** Start of MATERIAL PROVIDED **
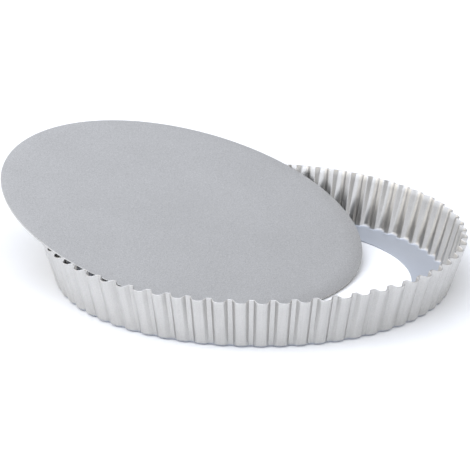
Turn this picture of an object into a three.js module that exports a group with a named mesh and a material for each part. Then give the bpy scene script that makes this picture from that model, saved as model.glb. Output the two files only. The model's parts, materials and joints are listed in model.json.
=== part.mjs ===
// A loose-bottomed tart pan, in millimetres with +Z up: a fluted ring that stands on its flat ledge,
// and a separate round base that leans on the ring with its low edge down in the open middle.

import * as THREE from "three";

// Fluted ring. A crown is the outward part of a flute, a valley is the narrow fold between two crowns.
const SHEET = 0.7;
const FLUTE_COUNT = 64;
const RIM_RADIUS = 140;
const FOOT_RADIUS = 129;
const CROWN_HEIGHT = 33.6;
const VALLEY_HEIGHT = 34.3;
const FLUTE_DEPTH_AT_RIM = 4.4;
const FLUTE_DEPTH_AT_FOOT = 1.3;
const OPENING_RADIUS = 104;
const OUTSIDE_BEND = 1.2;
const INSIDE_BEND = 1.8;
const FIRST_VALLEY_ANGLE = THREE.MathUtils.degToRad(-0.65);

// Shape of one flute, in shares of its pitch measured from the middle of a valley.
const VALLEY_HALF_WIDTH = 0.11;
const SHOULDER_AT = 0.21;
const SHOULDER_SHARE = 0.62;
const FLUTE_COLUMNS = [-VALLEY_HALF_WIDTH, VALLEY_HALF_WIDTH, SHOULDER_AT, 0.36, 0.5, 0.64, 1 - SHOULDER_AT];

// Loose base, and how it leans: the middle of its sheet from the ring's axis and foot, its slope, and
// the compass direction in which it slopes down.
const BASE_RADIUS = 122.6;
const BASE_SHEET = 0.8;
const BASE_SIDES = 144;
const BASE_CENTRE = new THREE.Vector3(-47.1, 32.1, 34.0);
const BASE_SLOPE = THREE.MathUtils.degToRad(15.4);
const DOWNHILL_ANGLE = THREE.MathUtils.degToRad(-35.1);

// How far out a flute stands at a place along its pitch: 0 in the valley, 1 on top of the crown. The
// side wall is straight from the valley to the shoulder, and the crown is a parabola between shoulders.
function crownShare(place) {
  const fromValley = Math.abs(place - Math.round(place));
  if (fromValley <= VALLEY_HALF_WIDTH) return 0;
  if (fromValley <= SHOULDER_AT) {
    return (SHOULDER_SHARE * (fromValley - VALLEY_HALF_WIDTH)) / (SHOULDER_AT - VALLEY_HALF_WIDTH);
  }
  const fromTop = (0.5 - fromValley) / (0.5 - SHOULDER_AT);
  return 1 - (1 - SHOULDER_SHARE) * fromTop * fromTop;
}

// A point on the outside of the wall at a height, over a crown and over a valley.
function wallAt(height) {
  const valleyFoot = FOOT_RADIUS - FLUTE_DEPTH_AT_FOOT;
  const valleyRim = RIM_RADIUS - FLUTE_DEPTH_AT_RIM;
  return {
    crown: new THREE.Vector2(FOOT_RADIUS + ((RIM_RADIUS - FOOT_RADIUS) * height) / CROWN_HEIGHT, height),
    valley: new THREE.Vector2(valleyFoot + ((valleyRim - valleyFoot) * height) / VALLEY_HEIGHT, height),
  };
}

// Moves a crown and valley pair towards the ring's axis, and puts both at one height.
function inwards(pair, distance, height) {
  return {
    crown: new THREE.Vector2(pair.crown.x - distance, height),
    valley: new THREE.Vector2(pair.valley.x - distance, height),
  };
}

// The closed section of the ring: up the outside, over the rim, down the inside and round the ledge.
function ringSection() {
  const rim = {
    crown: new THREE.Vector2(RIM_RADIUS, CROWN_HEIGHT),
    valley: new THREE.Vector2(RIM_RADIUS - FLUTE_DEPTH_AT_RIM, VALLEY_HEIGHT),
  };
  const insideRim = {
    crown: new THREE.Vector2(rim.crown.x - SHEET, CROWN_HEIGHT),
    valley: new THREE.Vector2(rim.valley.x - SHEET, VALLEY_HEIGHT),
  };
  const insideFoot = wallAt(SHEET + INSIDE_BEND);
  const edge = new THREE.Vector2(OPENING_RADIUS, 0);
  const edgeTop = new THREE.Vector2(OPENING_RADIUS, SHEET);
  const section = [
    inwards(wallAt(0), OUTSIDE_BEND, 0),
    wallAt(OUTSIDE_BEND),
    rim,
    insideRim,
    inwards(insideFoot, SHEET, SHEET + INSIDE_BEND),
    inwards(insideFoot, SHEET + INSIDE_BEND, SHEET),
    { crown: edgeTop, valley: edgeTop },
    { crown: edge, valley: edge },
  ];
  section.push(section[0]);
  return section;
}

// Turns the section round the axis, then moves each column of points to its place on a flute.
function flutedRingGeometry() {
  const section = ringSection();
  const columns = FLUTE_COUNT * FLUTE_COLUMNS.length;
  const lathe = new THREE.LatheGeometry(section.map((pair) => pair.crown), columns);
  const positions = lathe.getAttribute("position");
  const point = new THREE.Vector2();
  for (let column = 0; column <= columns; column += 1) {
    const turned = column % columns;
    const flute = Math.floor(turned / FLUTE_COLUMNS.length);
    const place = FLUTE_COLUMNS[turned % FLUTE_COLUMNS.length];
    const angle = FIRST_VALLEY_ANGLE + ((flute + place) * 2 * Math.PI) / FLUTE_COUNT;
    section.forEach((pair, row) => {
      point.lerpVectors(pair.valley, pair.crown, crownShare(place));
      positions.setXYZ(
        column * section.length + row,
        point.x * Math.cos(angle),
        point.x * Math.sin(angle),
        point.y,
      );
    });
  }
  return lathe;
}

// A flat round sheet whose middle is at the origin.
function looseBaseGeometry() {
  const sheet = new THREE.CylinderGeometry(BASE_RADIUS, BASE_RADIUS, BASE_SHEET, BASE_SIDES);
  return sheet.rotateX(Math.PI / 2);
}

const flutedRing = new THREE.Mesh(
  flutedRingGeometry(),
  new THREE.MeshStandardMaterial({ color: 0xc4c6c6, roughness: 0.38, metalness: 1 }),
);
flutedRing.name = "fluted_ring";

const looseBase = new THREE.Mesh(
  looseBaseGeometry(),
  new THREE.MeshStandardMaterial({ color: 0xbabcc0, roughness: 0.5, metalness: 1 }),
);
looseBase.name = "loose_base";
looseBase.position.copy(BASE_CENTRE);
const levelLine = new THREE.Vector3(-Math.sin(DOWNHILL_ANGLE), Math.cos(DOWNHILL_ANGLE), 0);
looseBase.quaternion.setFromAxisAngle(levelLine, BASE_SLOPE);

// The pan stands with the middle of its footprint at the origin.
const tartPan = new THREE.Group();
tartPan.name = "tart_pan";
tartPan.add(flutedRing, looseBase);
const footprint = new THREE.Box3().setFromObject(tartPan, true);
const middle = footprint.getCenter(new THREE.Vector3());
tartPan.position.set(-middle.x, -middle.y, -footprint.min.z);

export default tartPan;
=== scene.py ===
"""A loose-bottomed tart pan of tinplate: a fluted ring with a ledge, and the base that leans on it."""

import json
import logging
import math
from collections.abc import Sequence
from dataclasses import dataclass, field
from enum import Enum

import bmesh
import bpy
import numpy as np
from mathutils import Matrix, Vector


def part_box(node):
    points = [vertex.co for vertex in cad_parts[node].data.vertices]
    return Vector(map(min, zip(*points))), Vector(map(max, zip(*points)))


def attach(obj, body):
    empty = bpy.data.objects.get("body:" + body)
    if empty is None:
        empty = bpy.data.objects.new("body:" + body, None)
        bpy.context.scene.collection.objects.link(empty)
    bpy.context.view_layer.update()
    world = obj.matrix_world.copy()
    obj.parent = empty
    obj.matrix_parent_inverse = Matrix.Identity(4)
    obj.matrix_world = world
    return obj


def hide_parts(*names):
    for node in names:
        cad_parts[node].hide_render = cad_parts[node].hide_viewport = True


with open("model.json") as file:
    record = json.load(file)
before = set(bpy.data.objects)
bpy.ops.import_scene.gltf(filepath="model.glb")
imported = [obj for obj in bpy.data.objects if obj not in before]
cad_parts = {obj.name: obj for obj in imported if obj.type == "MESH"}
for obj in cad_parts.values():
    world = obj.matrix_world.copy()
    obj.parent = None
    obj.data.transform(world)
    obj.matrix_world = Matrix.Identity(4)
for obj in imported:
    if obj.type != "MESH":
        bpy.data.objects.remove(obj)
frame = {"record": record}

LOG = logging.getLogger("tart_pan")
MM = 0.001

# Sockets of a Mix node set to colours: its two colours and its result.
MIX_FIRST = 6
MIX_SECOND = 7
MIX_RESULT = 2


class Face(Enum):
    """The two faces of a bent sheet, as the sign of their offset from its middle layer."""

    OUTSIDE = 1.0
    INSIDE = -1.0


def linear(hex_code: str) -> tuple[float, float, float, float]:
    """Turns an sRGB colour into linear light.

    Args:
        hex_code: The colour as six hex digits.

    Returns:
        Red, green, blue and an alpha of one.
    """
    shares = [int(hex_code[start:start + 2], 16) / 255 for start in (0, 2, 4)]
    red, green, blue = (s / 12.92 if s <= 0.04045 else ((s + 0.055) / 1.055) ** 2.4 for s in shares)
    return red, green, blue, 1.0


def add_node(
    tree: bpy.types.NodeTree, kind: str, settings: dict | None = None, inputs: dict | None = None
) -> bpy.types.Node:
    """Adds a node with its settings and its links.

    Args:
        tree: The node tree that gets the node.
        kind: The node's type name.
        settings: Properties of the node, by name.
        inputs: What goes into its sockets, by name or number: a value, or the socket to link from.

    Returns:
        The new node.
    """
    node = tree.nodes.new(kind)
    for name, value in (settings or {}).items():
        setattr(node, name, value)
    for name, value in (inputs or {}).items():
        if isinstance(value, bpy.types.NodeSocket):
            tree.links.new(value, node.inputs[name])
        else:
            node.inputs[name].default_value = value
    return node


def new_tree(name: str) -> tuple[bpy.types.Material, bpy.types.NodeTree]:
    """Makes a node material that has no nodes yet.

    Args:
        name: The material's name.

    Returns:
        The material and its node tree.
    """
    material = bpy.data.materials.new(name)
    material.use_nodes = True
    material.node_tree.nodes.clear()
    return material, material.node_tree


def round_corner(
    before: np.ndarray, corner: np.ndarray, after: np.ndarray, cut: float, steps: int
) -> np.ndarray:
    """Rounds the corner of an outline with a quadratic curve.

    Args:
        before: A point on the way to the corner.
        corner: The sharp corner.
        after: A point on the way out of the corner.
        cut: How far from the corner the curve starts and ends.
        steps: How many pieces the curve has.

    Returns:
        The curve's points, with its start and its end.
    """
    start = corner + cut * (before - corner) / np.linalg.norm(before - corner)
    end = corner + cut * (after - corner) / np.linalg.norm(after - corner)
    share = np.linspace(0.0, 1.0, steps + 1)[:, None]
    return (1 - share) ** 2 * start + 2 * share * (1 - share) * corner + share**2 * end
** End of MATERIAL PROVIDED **
Give back exactly the material above from its opening line to the line bearing "const FIRST_VALLEY_ANGLE = THREE.MathUtils.degToRad(-0.65);".

**RESPONSE TO THE TASK:**
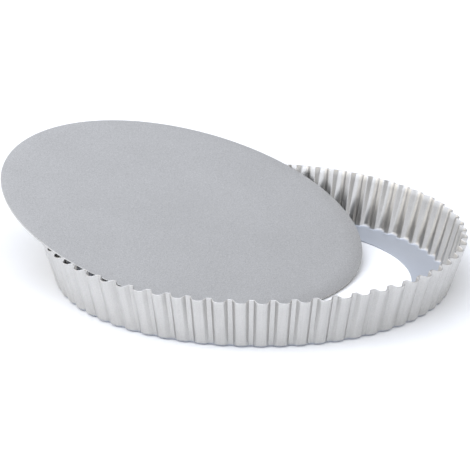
Turn this picture of an object into a three.js module that exports a group with a named mesh and a material for each part. Then give the bpy scene script that makes this picture from that model, saved as model.glb. Output the two files only. The model's parts, materials and joints are listed in model.json.
=== part.mjs ===
// A loose-bottomed tart pan, in millimetres with +Z up: a fluted ring that stands on its flat ledge,
// and a separate round base that leans on the ring with its low edge down in the open middle.

import * as THREE from "three";

// Fluted ring. A crown is the outward part of a flute, a valley is the narrow fold between two crowns.
const SHEET = 0.7;
const FLUTE_COUNT = 64;
const RIM_RADIUS = 140;
const FOOT_RADIUS = 129;
const CROWN_HEIGHT = 33.6;
const VALLEY_HEIGHT = 34.3;
const FLUTE_DEPTH_AT_RIM = 4.4;
const FLUTE_DEPTH_AT_FOOT = 1.3;
const OPENING_RADIUS = 104;
const OUTSIDE_BEND = 1.2;
const INSIDE_BEND = 1.8;
const FIRST_VALLEY_ANGLE = THREE.MathUtils.degToRad(-0.65);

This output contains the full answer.